O coração inchado da irmã dele, por exemplo, não aguentou e parou há dois anos. Raimundo temia o mesmo desfecho, já que, desde os 39 anos, sofria com dores no corpo, dificuldade para caminhar, falta de ar. Sabia que era o mal causado pelo inseto. Colocaram um CDI (cardioversor-desfibrilador implantável) para contornar o problema, mas a doença se agravou e o transplante passou a ser a única garantia de vida. “Pensava que era coisa para rico”, conta.

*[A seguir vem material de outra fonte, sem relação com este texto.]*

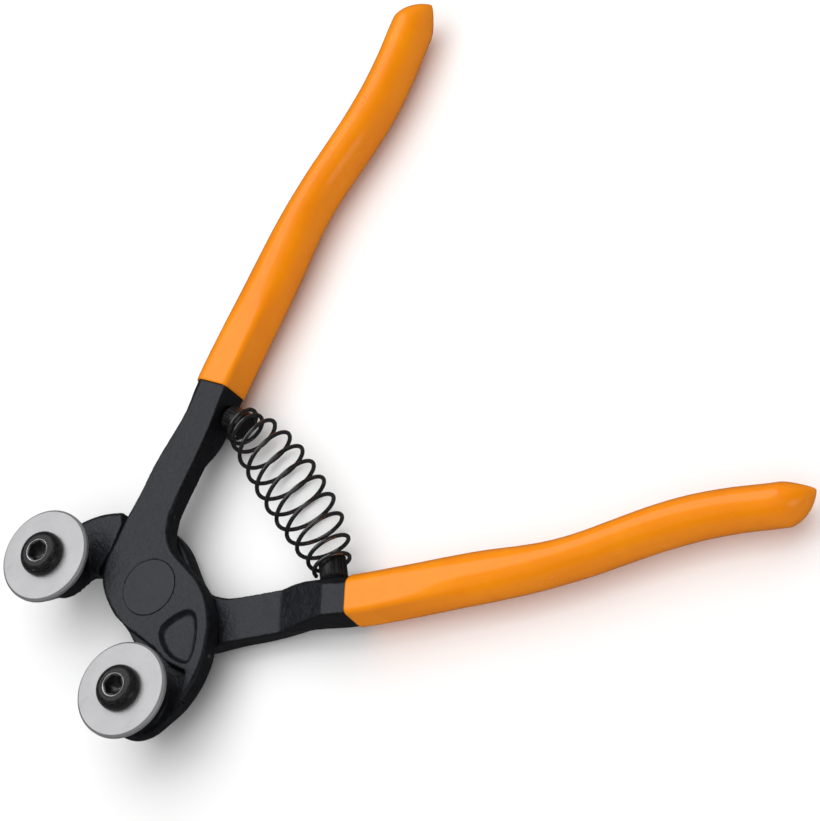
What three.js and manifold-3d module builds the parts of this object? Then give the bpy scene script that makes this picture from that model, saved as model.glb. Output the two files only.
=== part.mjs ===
// Wheeled glass nippers: two forged levers that cross on a flush rivet, a round carbide wheel
// screwed to each jaw, a barrel spring held on two studs, and dipped grips on the handles.
// Millimetres. The tool lies on its back: XY is the tool plane, +Y points to the jaws, +Z is the
// side with the screw heads. The origin is on the rivet's axis, at the levers' back face.
import * as THREE from 'three';
import { mergeVertices } from 'three/addons/utils/BufferGeometryUtils.js';
import Module from 'manifold-3d';

const wasm = await Module();
wasm.setup();

// ---- Driving dimensions ----
const THICKNESS = 10.5;                 // of the two lapped levers, and of each arm
const MID = THICKNESS / 2;
const GAP = 0.3;                        // left between pieces that touch
const LAP_FRONT = MID + GAP / 2;        // the front lever's lap face

const WHEEL_REACH = 26;                 // from the rivet's axis to a wheel's axis
const WHEEL_HALF_ANGLE = THREE.MathUtils.degToRad(53.4);   // with the tool sprung open
const WHEEL_X = WHEEL_REACH * Math.sin(WHEEL_HALF_ANGLE);
const WHEEL_Y = WHEEL_REACH * Math.cos(WHEEL_HALF_ANGLE);
const WHEEL_R = 11;
const WHEEL_THICK = 6;
const WHEEL_RIM = 0.8;                  // height of the ground cylindrical rim
const WHEEL_CHAMFER = 0.5;
const WHEEL_HUB_R = 7.4;                // where the back bevel ends
const BORE_R = 3.3;
const SEAT_Z = THICKNESS;               // both wheels sit at the front face's level
const WHEEL_BACK = SEAT_Z + GAP;
const WHEEL_FRONT = WHEEL_BACK + WHEEL_THICK;

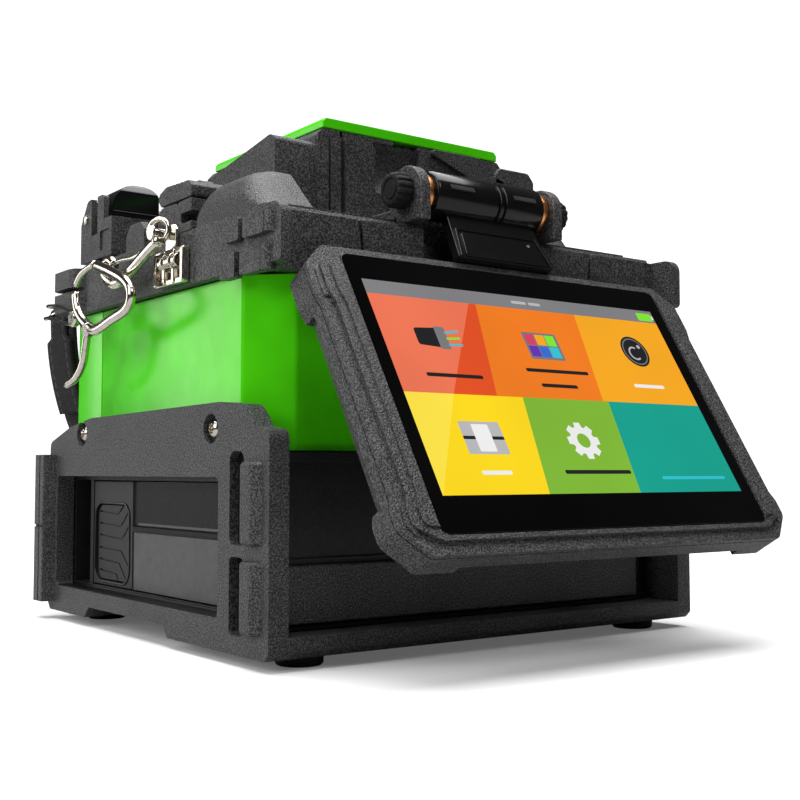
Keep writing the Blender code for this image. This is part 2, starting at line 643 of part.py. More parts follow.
def stadium(start, end, radius, steps=6):
    """A closed loop of points round two places, in the YZ plane."""
    (ay, az), (by, bz) = start, end
    heading = math.degrees(math.atan2(bz - az, by - ay))
    first = circle(start, radius, steps, heading + 90.0, 180.0)
    last = circle(end, radius, steps, heading - 90.0, 180.0)
    return first + last


def strap_profile(count):
    """The hanging line of the stiff webbing: half an ellipse in the XZ plane, from left to right."""
    points = []
    for i in range(count):
        angle = math.pi * (i / (count - 1) - 0.5)
        points.append((STRAP_HALF_SPAN * math.sin(angle), STRAP_TOP_Z - STRAP_SAG * math.cos(angle)))
    return points


def strap_hardware(swing, side, sign):
    """The chrome pieces at one end of the strap: a link on the stud, a clasp with its ring, and a gate."""
    hook_x, clasp_x = sign * HOOK_PLANE, sign * CLASP_PLANE
    across = (1, 0, 0)
    link = [(hook_x, y, z) for y, z in stadium((STRAP_AXIS_Y, STRAP_AXIS_Z), (26.0, 113.5), 4.4)]
    sweep(f"snap_hook_{side}", link, round_section(1.3), across, "chrome", swing, closed=True)
    clasp_line = [
        (27.5, 116.5), (15.0, 112.5), (6.0, 107.5), (5.0, 103.0), (10.0, 99.5),
        (34.0, 96.0), (43.0, 99.0), (47.5, 105.0), (47.0, 109.5),
    ]
    clasp = [(clasp_x, y, z) for y, z in clasp_line]
    hook = sweep(f"strap_clasp_{side}", clasp, round_section(1.5), across, "chrome", swing)
    ring_line = [
        (85.6, 45.5, 102.5), (84.8, 56.0, 105.2), (83.4, 66.0, 107.4), (82.5, 74.0, 108.6),
        (82.3, 80.5, 109.2), (80.6, 83.4, 109.5), (76.6, 85.0, 109.6), (72.4, 87.0, 109.6),
        (71.6, 92.0, 109.6), (71.6, 98.0, 109.6), (72.2, 101.4, 109.4), (74.6, 102.0, 108.4),
        (77.2, 98.0, 106.8), (80.0, 90.0, 105.8), (82.0, 83.6, 105.2), (82.5, 78.0, 104.6),
        (83.2, 68.0, 102.6), (84.6, 57.0, 100.6), (85.6, 47.5, 99.6),
    ]
    ring = [(sign * x, y, z) for x, y, z in ring_line]
    ring_tool = sweep(f"strap_ring_{side}", ring, round_section(1.0), across, "chrome", swing, closed=True)
    apply_tool(hook, ring_tool, "ring", "UNION")
    tail_line = [(35.5, 97.0), (37.5, 90.5), (39.0, 85.5), (45.0, 81.5), (53.5, 79.5)]
    tail = [(clasp_x, y, z) for y, z in tail_line]
    tail_tool = sweep(f"strap_tail_{side}", tail, round_section(1.4), across, "chrome", swing)
    apply_tool(hook, tail_tool, "tail", "UNION")
    gate_axis = pivot(f"hook_gate_{side}_axis", (clasp_x, 46.0, 111.8), swing)
    gate = [(clasp_x, y, z) for y, z in ((46.2, 112.2), (40.0, 116.2), (30.0, 117.2))]
    sweep(f"hook_gate_{side}", gate, round_section(1.1), across, "chrome", gate_axis)


def carry_strap(root):
    """A chrome bracket on each side of the top bumper, and the webbing strap that hangs between them."""
    swing = pivot("strap_axis", (0.0, STRAP_AXIS_Y, STRAP_AXIS_Z), root)
    plate = [
        (-19.0, 105.8), (0.0, 105.8), (0.0, 116.0), (-5.0, 117.0), (-5.2, 122.6), (-7.0, 124.2),
        (-10.0, 124.2), (-11.8, 122.6), (-12.0, 117.0), (-19.0, 116.0),
    ]
    for side, sign in SIDES:
        near, far = outward(sign, 77.3, 79.0)
        bracket = solid(f"strap_bracket_{side}", [("X", plate, near, far)], "chrome", root)
        near, far = outward(sign, 78.0, 85.0)
        join(bracket, "stud", [disc("X", (STRAP_AXIS_Y, STRAP_AXIS_Z), 2.4, near, far, FINE_SIDES)])
        strap_hardware(swing, side, sign)
    half, thin = STRAP_WIDTH / 2, STRAP_THICKNESS / 2
    section = [(-half, -thin), (half, -thin), (half, thin), (-half, thin)]
    line = [(x, STRAP_MIDDLE_Y, z) for x, z in strap_profile(STRAP_POINTS)]
    sweep("carry_strap", line, section, (0, 1, 0), "webbing", swing)


def main():
    clear_scene()
    root = bpy.data.objects.new("splicer", None)
    bpy.context.scene.collection.objects.link(root)
    root.location = Vector((0.0, BODY_SHIFT_Y, 0.0)) * MM
    base_bumper(root)
    base_screws(root)
    feet(root)
    lower_case(root)
    battery(root)
    body_shells(root)
    top_bumper(root)
    top_deck(root)
    deck_keys(root)
    inner_parts(root)
    splice_bay(root)
    sheath_clamps(root)
    heater(root)
    wind_cover(root)
    hinge_bracket(root)
    hinge_knobs(root)
    monitor(root)
    carry_strap(root)


main()
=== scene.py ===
"""Fibre fusion splicer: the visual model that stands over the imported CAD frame.

Lengths are written in millimetres, in the drawing's own frame: X to the right as seen from the front,
Y to the back and Z up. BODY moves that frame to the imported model's place, and MONITOR is the frame of
the tilted monitor, with its hinge axis as the origin and its glass facing -Y.
"""

import math

import bmesh
import bpy
from mathutils import Matrix, Vector


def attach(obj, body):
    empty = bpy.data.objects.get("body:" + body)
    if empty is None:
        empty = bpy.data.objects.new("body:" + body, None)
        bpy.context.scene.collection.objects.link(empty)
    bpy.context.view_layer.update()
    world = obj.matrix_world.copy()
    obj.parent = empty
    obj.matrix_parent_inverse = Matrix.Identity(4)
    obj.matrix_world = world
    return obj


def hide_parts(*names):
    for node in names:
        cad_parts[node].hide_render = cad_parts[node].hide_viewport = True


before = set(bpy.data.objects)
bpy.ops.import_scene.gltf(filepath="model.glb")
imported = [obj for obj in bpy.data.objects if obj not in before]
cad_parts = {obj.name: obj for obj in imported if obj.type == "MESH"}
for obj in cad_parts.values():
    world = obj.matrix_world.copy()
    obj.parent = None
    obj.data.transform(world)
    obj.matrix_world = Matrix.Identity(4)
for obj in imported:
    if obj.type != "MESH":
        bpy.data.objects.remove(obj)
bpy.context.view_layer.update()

MM = 0.001
BODY = Matrix.Translation((0.0, 15.66 * MM, 0.0))
TILT = math.radians(31.2)
HINGE = Matrix.Translation((0.0, -57.5 * MM, 131.8 * MM))
MONITOR = BODY @ HINGE @ Matrix.Rotation(-TILT, 4, "X")
SIDES = (("left", -1.0), ("right", 1.0))


# ---------------------------------------------------------------- camera


def make_camera():
    """The photograph's viewpoint: low, from the front left, with the lens tipped up a little."""
    data = bpy.data.cameras.new("camera")
    data.lens = 54.045
    data.sensor_width = 36.0
    data.clip_start = 0.01
    camera = bpy.data.objects.new("camera", data)
    bpy.context.scene.collection.objects.link(camera)
    camera.location = (-0.2342, -0.31724, 0.0509)
    camera.rotation_euler = (math.radians(93.4), 0.0, math.radians(-36.6))
    bpy.context.scene.camera = camera


# ---------------------------------------------------------------- materials


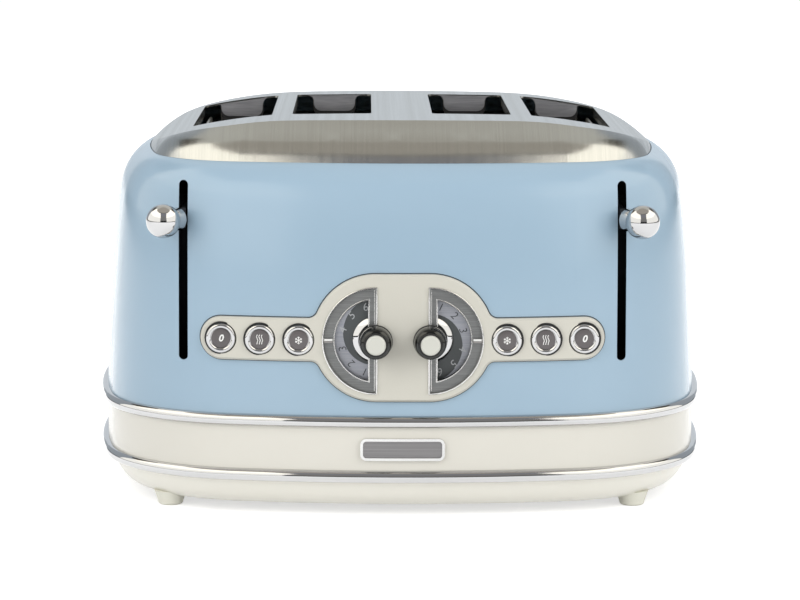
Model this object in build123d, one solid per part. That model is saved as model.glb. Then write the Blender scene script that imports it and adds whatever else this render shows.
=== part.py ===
from build123d import *
from math import cos, radians, sin, sqrt
import os

# Four-slot toaster with two lever sets, in millimetres.
# X runs to the right of the front, Y to the rear and Z up from the table.

# Plan of the body: corner arcs, joined by bowed walls that turn through these angles each side of their middle.
ring_half_width = 156.0
ring_half_depth = 150.0
ring_corner = 80.5
front_turn = 11.4
side_turn = 10.03

# Stack of heights from the table up.
foot_height = 5.0
pan_height = 13.6
ring_height = 6.0
band_height = 21.0
shell_height = 120.5
plate_rise = 19.0

# Walls.
ring_proud = 3.5
ring_lap = 3.0
shell_wall = 1.2
band_wall = 2.2
pan_wall = 2.5
plate_wall = 1.0
sheet = 0.8

# Lean of the shell's wall at even heights, then its shoulder: drop below the seam and inset.
wall_lean = [0.0, 1.5, 3.0, 5.4]
shoulder = [(31.5, 5.4), (25.3, 6.2), (19.2, 7.3), (13.2, 9.1), (7.7, 12.1), (3.1, 16.5), (0.0, 22.5)]

# Rounded underside of the pan: height above its floor and inset from the wall line.
underside = [(0.0, 16.5), (1.8, 10.0), (7.0, 4.7)]
pan_top_inset = 1.2

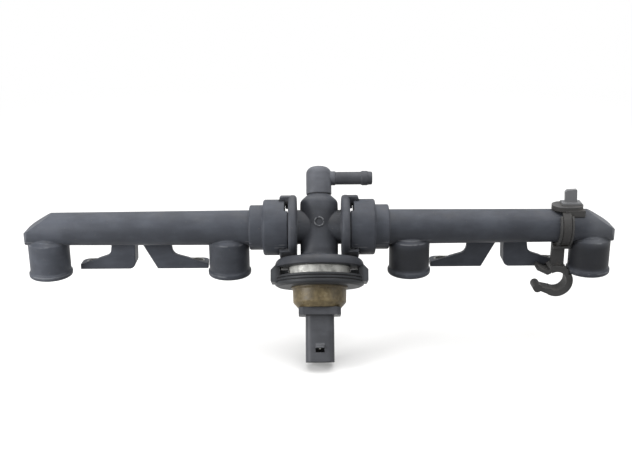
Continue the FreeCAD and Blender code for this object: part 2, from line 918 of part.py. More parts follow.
def sensor_retainer():
    """Ridged ring that carries the sensor, with two arms that snap into the plate."""
    bore_r = body_lip_d / 2 + retainer_clearance
    collar_r = bore_r + retainer_collar_wall
    ring_r = port_plate_d / 2
    lip_r = ring_r - retainer_lip_step
    corners = [
        (bore_r, -case_bottom),
        (collar_r, -case_bottom, 0.4),
        (collar_r, -retainer_top),
        (ring_r, -retainer_top, 0.4),
    ]
    z = -retainer_top - 1.0
    for _ in range(2):
        corners += [
            (ring_r, z),
            (ring_r - retainer_groove_depth, z - 0.35),
            (ring_r, z - 0.7),
        ]
        z -= retainer_groove_pitch
    corners += [
        (ring_r, -retainer_bottom + 0.9, 0.3),
        (lip_r, -retainer_bottom, 0.3),
        (bore_r, -retainer_bottom),
    ]
    solid = turned_on_z(corners)
    seat = -port_plate_bottom - 0.1
    for side in (1, -1):
        arm = slab([
            (arm_inner_x, -arm_bottom),
            (arm_inner_x, -arm_top),
            (arm_outer_x - arm_bevel, -arm_top),
            (arm_outer_x, -arm_top - arm_bevel, 0.6),
            (arm_outer_x, -arm_bottom, 0.6),
        ], -arm_half_depth, arm_half_depth)
        arm = arm.cut(Part.makeCylinder(ring_r + arm_cover_gap, arm_top, Vector(0, 0, seat), Z))
        shoulder = block(case_d / 2 + retainer_clearance, arm_inner_x + 0.2, -arm_shoulder_half_depth,
                         arm_shoulder_half_depth, -retainer_bottom + 1, -retainer_top + arm_shoulder_height)
        arm = arm.fuse(shoulder)
        top = -port_plate_bottom + arm_tongue_height
        tongue = slab([
            (arm_inner_x, seat - 1),
            (arm_inner_x, top - 0.9),
            (arm_inner_x - arm_barb, top - 0.9),
            (arm_inner_x + 0.2, top),
            (arm_inner_x + arm_tongue_thickness, top),
            (arm_inner_x + arm_tongue_thickness, seat - 1),
        ], -arm_tongue_half_depth, arm_tongue_half_depth)
        pair = arm.fuse(tongue)
        solid = solid.fuse(mirrored(pair) if side < 0 else pair)
    return lean(solid.removeSplitter())


def foot_bush(hole_x):
    """Steel sleeve that takes the bolt load through a foot."""
    bottom = -pipe_above_feet
    height = foot_plate_thickness + bush_proud
    base = Vector(hole_x, foot_hole_behind_pipe, bottom)
    outer = Part.makeCylinder(foot_hole_d / 2, height, base, Z)
    return outer.cut(Part.makeCylinder(bush_bore_d / 2, height, base, Z))


def local_pipe_r(x):
    """Pipe radius at x along its draft."""
    start = neck_collar_end_x - 1
    share = (x - start) / (end_x + 2 - start)
    return (pipe_d_at_collar + (pipe_d_at_end - pipe_d_at_collar) * share) / 2


def band_ring(inner_r, thickness, width):
    """Band round the pipe at the strap's place."""
    start = X * (strap_x - width / 2)
    ring = Part.makeCylinder(inner_r + thickness, width, start, X)
    return ring.cut(Part.makeCylinder(inner_r, width, start, X))


def hook_clip():
    """Saddle under the strap, a leg below it and a sprung hook for a hose."""
    inner_r = local_pipe_r(strap_x - saddle_width / 2) + saddle_clearance
    floor_r = inner_r + saddle_thickness
    border_r = floor_r + saddle_border_height
    x0 = strap_x - saddle_width / 2
    x1 = strap_x + saddle_width / 2
    channel = [
        (x0, inner_r), (x0, border_r, 0.3), (x0 + saddle_border, border_r, 0.3),
        (x0 + saddle_border, floor_r), (x1 - saddle_border, floor_r),
        (x1 - saddle_border, border_r, 0.3), (x1, border_r, 0.3), (x1, inner_r),
    ]
    saddle = sector_ring(channel, saddle_sweep, saddle_start + saddle_sweep / 2)
    leg_top = -floor_r + 0.3
    hook_z = -hook_drop
    leg = block(leg_x - leg_width / 2, leg_x + leg_width / 2, -leg_thickness / 2, leg_thickness / 2,
                hook_z + hook_inner_r + 0.5, leg_top)
    shelf = block(leg_x - leg_width / 2, strap_x + saddle_width / 2, -leg_shelf_depth + leg_thickness / 2,
                  leg_thickness / 2, leg_top - leg_shelf_thickness - 0.8, leg_top - 0.8)
    leg = leg.fuse(shelf)
    leg = leg.cut(band_ring(floor_r, strap_thickness + 2 * saddle_clearance, strap_width))
    outer_r = hook_inner_r + hook_wall
    middle_r = hook_inner_r + hook_wall / 2

    def ray(angle, radius):
        turn = math.radians(angle)
        return (hook_x + radius * math.cos(turn), hook_z + radius * math.sin(turn))

    def at(pair):
        return Vector(pair[0], 0, pair[1])

    start_in, start_out = ray(hook_open_top, hook_inner_r), ray(hook_open_top, outer_r)
    end_in, end_out = ray(hook_open_bottom, hook_inner_r), ray(hook_open_bottom, outer_r)
    wire = Part.Wire([
        Part.Arc(at(start_in), at(ray(0, hook_inner_r)), at(end_in)).toShape(),
        Part.LineSegment(at(end_in), at(end_out)).toShape(),
        Part.Arc(at(end_out), at(ray(0, outer_r)), at(start_out)).toShape(),
        Part.LineSegment(at(start_out), at(start_in)).toShape(),
    ])
    hook = Part.Face(wire).extrude(Y * hook_depth)
    hook.translate(Y * (-hook_depth / 2))
    tip_x, tip_z = ray(hook_open_bottom, middle_r)
    bead_x = tip_x - hook_lip_length * 0.85
    bead_z = tip_z + hook_lip_length * 0.26
    lower_lip = slab([
        (tip_x + 0.4, tip_z - hook_wall * 0.55), (tip_x + 0.9, tip_z + hook_wall * 0.38),
        (bead_x, bead_z + hook_lip_half_thickness), (bead_x, bead_z - hook_lip_half_thickness),
    ], -hook_depth / 2, hook_depth / 2)
    bead = Part.makeCylinder(hook_lip_bead_d / 2, hook_depth,
                             Vector(bead_x, -hook_depth / 2, bead_z), Y)
    top_x, top_z = ray(hook_open_top, middle_r)
    dip_x = top_x - hook_dip_run
    dip_z = top_z - hook_dip_drop
    flare_x = dip_x - hook_flare_run
    flare_z = dip_z + hook_flare_rise
    upper_lip = slab([
        (top_x + 0.8, top_z + 1.3), (top_x + 0.5, top_z - 1.2), (dip_x, dip_z - 1.1, 1.0),
        (flare_x - 0.6, flare_z - 1.0), (flare_x + 0.4, flare_z + 0.6), (dip_x, dip_z + 1.1, 0.8),
    ], -hook_depth / 2, hook_depth / 2)
    solid = saddle.fuse(leg).fuse(hook).fuse(lower_lip).fuse(bead).fuse(upper_lip)
    cup_room = Part.makeCylinder(cup_lip_d / 2 + hook_cup_clearance, cup_mouth_drop,
                                 Vector(outer_cup_x, 0, -cup_mouth_drop - hook_cup_clearance), Z)
    return solid.cut(cup_room).removeSplitter()


def clip_strap():
    """Strap round the pipe in the saddle's channel, its oval head and cut tail."""
    pipe_r = local_pipe_r(strap_x - saddle_width / 2) + saddle_clearance
    ring = band_ring(pipe_r + saddle_thickness + saddle_clearance, strap_thickness,
                     strap_width - 2 * saddle_clearance)
    head_low = pipe_r + strap_head_gap
    half_l, half_d = strap_head_length / 2, strap_head_depth / 2
    outline = [(-half_l, -half_d, half_d - 0.05), (half_l, -half_d, half_d - 0.05),
               (half_l, half_d, half_d - 0.05), (-half_l, half_d, half_d - 0.05)]
    head = rounded_face(outline, on_xy).extrude(Z * strap_head_thickness)
    head.translate(Vector(strap_x + strap_head_shift, 0, head_low))
    box = block(-strap_box_length / 2, strap_box_length / 2, -strap_box_depth / 2, strap_box_depth / 2,
                0, strap_box_height)
    box.translate(Vector(strap_x + strap_tail_shift, 0, head_low + strap_head_thickness))
    yoke = block(strap_x - strap_yoke_before, strap_x + strap_yoke_beyond, -strap_yoke_depth / 2,
                 strap_yoke_depth / 2, 0, head_low + 0.5)
    yoke = yoke.cut(Part.makeCylinder(pipe_r + strap_head_gap, 2 * end_x, CENTRE, X))
    half_w = strap_tail_width / 2
    tail = slab([
        (-half_w, head_low + 0.5), (-half_w, strap_tail_top - strap_tail_chamfer),
        (-half_w + strap_tail_chamfer, strap_tail_top), (half_w, strap_tail_top, 0.4),
        (half_w, head_low + 0.5),
    ], -strap_tail_thickness / 2, strap_tail_thickness / 2)
    tail = tail.rotated(Vector(0, 0, head_low), Y, -strap_tail_lean)
    tail.translate(X * (strap_x + strap_tail_shift))
    return ring.fuse(head).fuse(box).fuse(yoke).fuse(tail).removeSplitter()


def export(shape, name):
    placed = shape.copy()
    placed.translate(TO_FEET)
    placed.exportStep("parts/" + name + ".step")
    print(name, len(placed.Solids), "solid", round(placed.Volume / 1000, 3), "cm3", placed.isValid())


def both_sides(shape, name):
    export(shape, "right_" + name)
    export(mirrored(shape), "left_" + name)


os.makedirs("parts", exist_ok=True)
both_sides(right_rail(), "rail")
both_sides(coupling_seal(), "coupling_seal")
both_sides(coupling_backup_ring(), "coupling_backup_ring")
both_sides(foot_bush(inner_hole_x), "inner_foot_bush")
both_sides(foot_bush(outer_hole_x), "outer_foot_bush")
export(tee_body(), "tee_body")
export(hose_elbow(), "hose_elbow")
export(elbow_seal(), "elbow_seal")
export(sensor_case(), "sensor_case")
export(sensor_probe(), "sensor_probe")
export(sensor_seal(), "sensor_seal")
export(sensor_body(), "sensor_body")
export(sensor_connector(), "sensor_connector")
export(sensor_retainer(), "sensor_retainer")
for number, place_x in enumerate(terminal_places(), 1):
    export(lean(terminal(place_x)), "sensor_terminal_" + str(number))
export(hook_clip(), "hook_clip")
export(clip_strap(), "clip_strap")
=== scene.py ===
import json
import math

import bpy
from mathutils import Matrix, Vector


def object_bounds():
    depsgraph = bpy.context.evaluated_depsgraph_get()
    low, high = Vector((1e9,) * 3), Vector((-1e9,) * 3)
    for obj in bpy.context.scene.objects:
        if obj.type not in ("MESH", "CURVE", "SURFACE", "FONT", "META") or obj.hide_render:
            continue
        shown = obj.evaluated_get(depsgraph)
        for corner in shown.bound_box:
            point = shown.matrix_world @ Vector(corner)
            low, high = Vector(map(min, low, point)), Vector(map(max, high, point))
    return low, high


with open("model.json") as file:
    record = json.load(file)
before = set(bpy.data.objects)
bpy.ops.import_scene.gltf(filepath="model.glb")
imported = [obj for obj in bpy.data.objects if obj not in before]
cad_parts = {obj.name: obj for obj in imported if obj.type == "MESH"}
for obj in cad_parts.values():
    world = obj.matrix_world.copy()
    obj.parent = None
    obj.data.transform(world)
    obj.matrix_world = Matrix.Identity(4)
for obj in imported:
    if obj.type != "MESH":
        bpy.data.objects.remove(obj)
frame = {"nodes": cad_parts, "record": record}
cad_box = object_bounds()

MM = 0.001
PIPE = Vector((0, -10.4, 23.5)) * MM
TEE_TILT = math.radians(27.2)

# Places on the part, in millimetres. A pair is a soft step, from its first value to its second.
# Mould mark crest: rubbing and a painted highlight
MARK_RISE = 1.2
MARK_RADIUS = 2.2
MARK_CREST = (0.22, 0.55)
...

Raimundo ficou três meses no hospital à espera de um coração que se encaixasse no seu peito. Enquanto isso, o corpo estava cada vez mais inchado e sem energia. As funções de seus rins e fígado estavam comprometidas. A dor no peito não cessava. Até que veio a notícia. “Seu coração chegou!” Era de um jovem de 26 anos, morto em um acidente de moto.
Raimundo não temeu a cirurgia de sete horas que se seguiria para a substituição do órgão. “Eu tinha medo era de ficar com o coração velho”, diz. Quatro meses depois, nem parece que no seu peito bate um outro coração, que não o que nasceu dentro dele. Bem disposto, aos poucos, ele retoma as atividades diárias. A alimentação é controlada. E, se antes não conseguia fazer o que mais gosta, que é ir à igreja, agora já pode dar uma volta de bicicleta e até planeja a pelada de futebol. De lembrança da doença, a cicatriz no peito e o remédio diário, para o resto da vida, que tomará para evitar a rejeição. E só.